Desidero invitare i pellegrini e i devoti della Madonna della Montagna a venire qui per fare rifornimento di grazia, a venire qui per convertire il proprio cuore e la propria vita. Il nostro Santuario è per tutti un’area di preghiera, un’oasi di riconciliazione e di pace, di perdono e di vera conversione.

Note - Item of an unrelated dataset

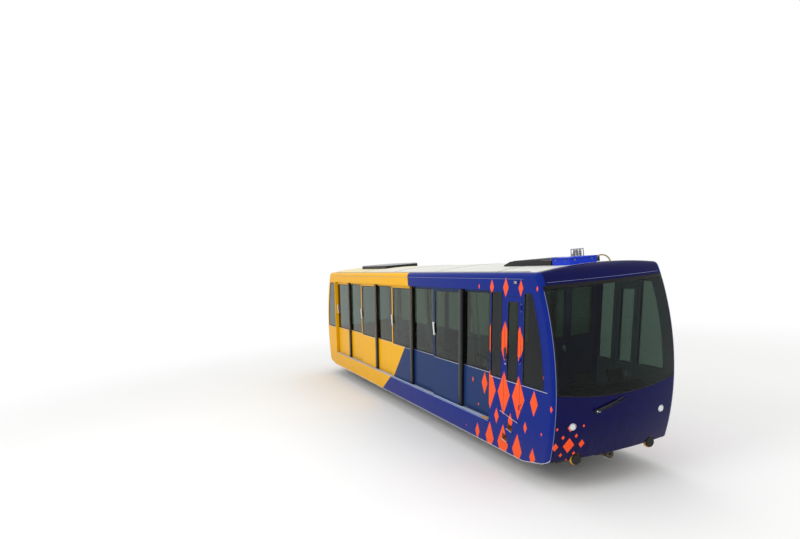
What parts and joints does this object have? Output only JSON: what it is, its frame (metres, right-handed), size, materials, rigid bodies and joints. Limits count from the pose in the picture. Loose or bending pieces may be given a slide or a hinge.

Ho parlato di pregiudizio. Lo stesso pregiudizio che hanno avuto verso Gesù i suoi compaesani. Conoscendo personalmente Lui e la sua famiglia, gli abitanti di Nazareth non pensavano che potesse venire da Dio, essere profeta in parole ed opere. Non potevano aspettarsi cose grandi da uno come loro. Non riuscivano a credere in un Dio a portata di mano, in un Dio della porta accanto. Questo li scandalizzava. Lo aspettavano dal cielo e lui veniva da un’umile famiglia. Era questa la loro incredulità e mancanza di fede: non riuscire a credere in un Dio col volto di un uomo, per giunta di uno qualsiasi, quello di un falegname. La gente di Nazareth non accettava il mistero di Dio presente in una persona comune come loro: il figlio di Maria... CIO’ CHE LI SCANDALIZZAVA ERA LA NORMALITA’ DI GESU’! Era questa “normalità” che non si riuscivano a capire. Un Dio “normale” che manifesta la sua bellezza attraverso la nostra umanità, l’umanità redenta dal sangue di Cristo versato sulla croce. Era la “normalità” di chi dona la vita per i fratelli, della mamma che versa il sangue per i figli, del papà che sopporta anche le umiliazioni in terra straniera per portare il pane in casa, del missionario e del sacerdote che consacrano la vita per annunciare il Vangelo, di chi si spende per gli altri, di chi vive ogni giorno la novità del vangelo, di chi perdona il proprio nemico. Era questa la normalità che i Nazaretani non riuscivano ad accettare. La normalità di un Dio che sceglie la nostra umanità per rivelarsi. Un Dio che non entra nel nostro mondo con azioni portentose, ma con discrezione e umiltà. L’umiltà di chi indica la via del servizio, dell’amore e del perdono come via di salvezza, espressione di vera umanità.